Short problem:
Your task is to copy the lines between the line containing "Continue the Blender" and the line containing "dress(steps_base_foam, FOAM, 0.95)", counting both of those lines, and to emit nothing more.

Stored rows:
────────────────

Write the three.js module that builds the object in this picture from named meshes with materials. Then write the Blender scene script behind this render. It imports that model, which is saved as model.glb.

────────────────

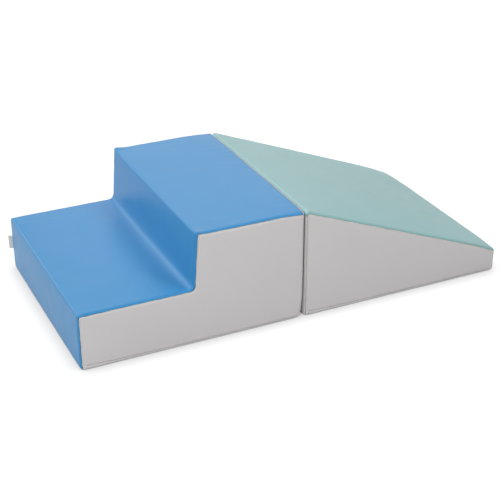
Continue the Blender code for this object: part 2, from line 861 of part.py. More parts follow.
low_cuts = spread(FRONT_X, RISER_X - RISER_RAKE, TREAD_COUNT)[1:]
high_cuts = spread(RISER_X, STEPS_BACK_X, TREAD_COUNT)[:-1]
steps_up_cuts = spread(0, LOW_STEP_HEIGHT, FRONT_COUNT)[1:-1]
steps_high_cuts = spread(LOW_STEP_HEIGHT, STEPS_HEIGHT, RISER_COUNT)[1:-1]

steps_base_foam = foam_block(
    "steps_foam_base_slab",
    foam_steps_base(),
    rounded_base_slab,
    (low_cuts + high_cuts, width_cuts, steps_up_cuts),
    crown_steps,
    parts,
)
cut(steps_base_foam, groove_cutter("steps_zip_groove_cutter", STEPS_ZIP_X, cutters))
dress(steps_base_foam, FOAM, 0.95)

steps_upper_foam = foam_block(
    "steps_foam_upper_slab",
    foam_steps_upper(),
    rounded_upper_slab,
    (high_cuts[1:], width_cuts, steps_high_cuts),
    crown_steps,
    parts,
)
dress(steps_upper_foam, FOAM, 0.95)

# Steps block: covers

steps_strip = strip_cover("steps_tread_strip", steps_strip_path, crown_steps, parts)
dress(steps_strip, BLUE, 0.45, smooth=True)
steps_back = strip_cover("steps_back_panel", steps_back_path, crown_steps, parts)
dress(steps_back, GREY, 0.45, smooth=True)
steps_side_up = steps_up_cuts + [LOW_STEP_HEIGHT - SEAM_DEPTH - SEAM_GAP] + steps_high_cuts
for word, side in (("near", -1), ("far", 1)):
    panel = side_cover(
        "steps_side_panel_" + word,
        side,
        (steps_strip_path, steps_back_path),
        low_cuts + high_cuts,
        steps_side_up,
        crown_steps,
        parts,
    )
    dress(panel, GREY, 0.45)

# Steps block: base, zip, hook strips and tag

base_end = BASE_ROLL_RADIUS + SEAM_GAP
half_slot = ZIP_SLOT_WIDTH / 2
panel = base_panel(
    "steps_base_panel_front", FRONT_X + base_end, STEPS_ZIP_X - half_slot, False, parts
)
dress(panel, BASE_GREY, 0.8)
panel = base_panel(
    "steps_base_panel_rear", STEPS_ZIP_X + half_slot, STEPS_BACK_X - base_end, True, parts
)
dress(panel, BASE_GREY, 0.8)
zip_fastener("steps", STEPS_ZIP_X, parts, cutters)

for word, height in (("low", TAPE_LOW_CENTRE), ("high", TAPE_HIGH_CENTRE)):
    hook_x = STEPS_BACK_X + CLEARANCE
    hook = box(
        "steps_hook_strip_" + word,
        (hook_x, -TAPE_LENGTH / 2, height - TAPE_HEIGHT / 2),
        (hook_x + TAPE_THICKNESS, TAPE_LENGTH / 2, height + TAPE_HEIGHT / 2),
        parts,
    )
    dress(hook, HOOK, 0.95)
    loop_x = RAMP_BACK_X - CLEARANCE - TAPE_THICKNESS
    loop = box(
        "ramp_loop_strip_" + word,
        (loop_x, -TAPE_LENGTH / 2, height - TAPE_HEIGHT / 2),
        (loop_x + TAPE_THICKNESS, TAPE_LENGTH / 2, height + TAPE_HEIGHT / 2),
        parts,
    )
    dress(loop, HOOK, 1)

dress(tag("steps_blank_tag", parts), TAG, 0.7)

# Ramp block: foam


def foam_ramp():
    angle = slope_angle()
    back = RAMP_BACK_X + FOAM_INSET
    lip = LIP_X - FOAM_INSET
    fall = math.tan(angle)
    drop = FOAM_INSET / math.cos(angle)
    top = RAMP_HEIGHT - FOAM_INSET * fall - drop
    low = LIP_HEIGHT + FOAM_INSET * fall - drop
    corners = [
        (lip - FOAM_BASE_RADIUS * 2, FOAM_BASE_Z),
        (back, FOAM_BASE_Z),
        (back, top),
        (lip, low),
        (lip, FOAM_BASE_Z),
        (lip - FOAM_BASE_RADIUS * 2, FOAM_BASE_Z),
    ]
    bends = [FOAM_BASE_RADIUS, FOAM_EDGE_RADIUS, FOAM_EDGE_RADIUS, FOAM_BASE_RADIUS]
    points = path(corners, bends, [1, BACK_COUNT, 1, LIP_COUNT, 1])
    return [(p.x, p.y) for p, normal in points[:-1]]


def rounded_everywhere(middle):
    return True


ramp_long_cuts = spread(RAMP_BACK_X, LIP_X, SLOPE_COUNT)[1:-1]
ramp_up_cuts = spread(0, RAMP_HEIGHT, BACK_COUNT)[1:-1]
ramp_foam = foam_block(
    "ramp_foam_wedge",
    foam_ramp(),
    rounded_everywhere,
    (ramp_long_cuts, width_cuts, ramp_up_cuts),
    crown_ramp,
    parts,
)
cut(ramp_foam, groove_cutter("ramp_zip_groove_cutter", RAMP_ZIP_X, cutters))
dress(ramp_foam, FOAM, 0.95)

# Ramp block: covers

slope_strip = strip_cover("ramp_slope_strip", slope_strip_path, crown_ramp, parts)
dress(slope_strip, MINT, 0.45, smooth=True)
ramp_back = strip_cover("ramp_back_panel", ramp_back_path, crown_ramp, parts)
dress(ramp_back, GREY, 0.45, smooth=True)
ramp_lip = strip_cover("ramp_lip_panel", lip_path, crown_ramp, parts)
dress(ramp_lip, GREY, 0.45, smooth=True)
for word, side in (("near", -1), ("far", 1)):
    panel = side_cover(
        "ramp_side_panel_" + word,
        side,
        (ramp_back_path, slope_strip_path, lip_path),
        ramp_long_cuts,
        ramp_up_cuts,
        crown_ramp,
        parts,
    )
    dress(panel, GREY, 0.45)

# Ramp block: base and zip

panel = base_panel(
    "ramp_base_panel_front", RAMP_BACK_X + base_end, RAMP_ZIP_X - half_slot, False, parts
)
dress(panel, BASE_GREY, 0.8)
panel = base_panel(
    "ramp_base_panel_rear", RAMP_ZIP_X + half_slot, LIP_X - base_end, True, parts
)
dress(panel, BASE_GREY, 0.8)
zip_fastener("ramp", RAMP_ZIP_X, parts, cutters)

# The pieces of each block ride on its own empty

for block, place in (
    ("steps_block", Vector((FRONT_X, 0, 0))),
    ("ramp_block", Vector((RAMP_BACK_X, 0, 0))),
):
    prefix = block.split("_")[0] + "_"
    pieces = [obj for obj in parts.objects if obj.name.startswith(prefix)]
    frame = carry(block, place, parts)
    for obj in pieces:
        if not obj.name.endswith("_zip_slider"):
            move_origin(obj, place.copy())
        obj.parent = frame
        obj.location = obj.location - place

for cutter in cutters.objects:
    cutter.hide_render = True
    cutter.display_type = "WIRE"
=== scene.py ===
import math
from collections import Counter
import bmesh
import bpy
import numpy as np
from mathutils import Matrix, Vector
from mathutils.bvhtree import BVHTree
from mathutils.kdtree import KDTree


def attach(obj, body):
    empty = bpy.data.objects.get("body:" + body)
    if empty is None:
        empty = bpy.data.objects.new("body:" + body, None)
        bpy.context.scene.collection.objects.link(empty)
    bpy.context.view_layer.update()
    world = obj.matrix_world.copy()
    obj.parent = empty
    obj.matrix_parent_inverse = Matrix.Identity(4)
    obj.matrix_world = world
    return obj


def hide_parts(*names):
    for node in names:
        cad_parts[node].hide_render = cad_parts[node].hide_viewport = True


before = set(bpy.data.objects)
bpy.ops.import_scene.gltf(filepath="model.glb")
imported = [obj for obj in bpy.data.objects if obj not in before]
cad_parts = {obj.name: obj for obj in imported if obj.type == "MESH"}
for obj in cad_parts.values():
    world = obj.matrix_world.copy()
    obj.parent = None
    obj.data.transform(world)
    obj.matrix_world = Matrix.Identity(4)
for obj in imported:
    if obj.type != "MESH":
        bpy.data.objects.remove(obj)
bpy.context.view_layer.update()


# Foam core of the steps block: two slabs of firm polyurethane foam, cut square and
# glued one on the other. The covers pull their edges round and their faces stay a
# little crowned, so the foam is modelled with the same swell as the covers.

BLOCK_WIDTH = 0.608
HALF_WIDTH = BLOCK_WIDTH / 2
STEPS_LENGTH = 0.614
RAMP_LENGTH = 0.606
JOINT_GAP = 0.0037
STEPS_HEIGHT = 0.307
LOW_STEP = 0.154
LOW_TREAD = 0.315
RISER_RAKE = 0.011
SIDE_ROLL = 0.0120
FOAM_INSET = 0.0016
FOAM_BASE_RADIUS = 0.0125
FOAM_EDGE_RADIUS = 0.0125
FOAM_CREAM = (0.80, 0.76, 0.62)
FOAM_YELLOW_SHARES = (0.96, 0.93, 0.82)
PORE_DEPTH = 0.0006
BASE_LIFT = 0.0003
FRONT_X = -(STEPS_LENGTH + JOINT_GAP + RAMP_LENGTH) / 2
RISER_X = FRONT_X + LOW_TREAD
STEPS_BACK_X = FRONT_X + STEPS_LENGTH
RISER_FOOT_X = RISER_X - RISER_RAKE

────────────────

Response:
Continue the Blender code for this object: part 2, from line 861 of part.py. More parts follow.
low_cuts = spread(FRONT_X, RISER_X - RISER_RAKE, TREAD_COUNT)[1:]
high_cuts = spread(RISER_X, STEPS_BACK_X, TREAD_COUNT)[:-1]
steps_up_cuts = spread(0, LOW_STEP_HEIGHT, FRONT_COUNT)[1:-1]
steps_high_cuts = spread(LOW_STEP_HEIGHT, STEPS_HEIGHT, RISER_COUNT)[1:-1]

steps_base_foam = foam_block(
    "steps_foam_base_slab",
    foam_steps_base(),
    rounded_base_slab,
    (low_cuts + high_cuts, width_cuts, steps_up_cuts),
    crown_steps,
    parts,
)
cut(steps_base_foam, groove_cutter("steps_zip_groove_cutter", STEPS_ZIP_X, cutters))
dress(steps_base_foam, FOAM, 0.95)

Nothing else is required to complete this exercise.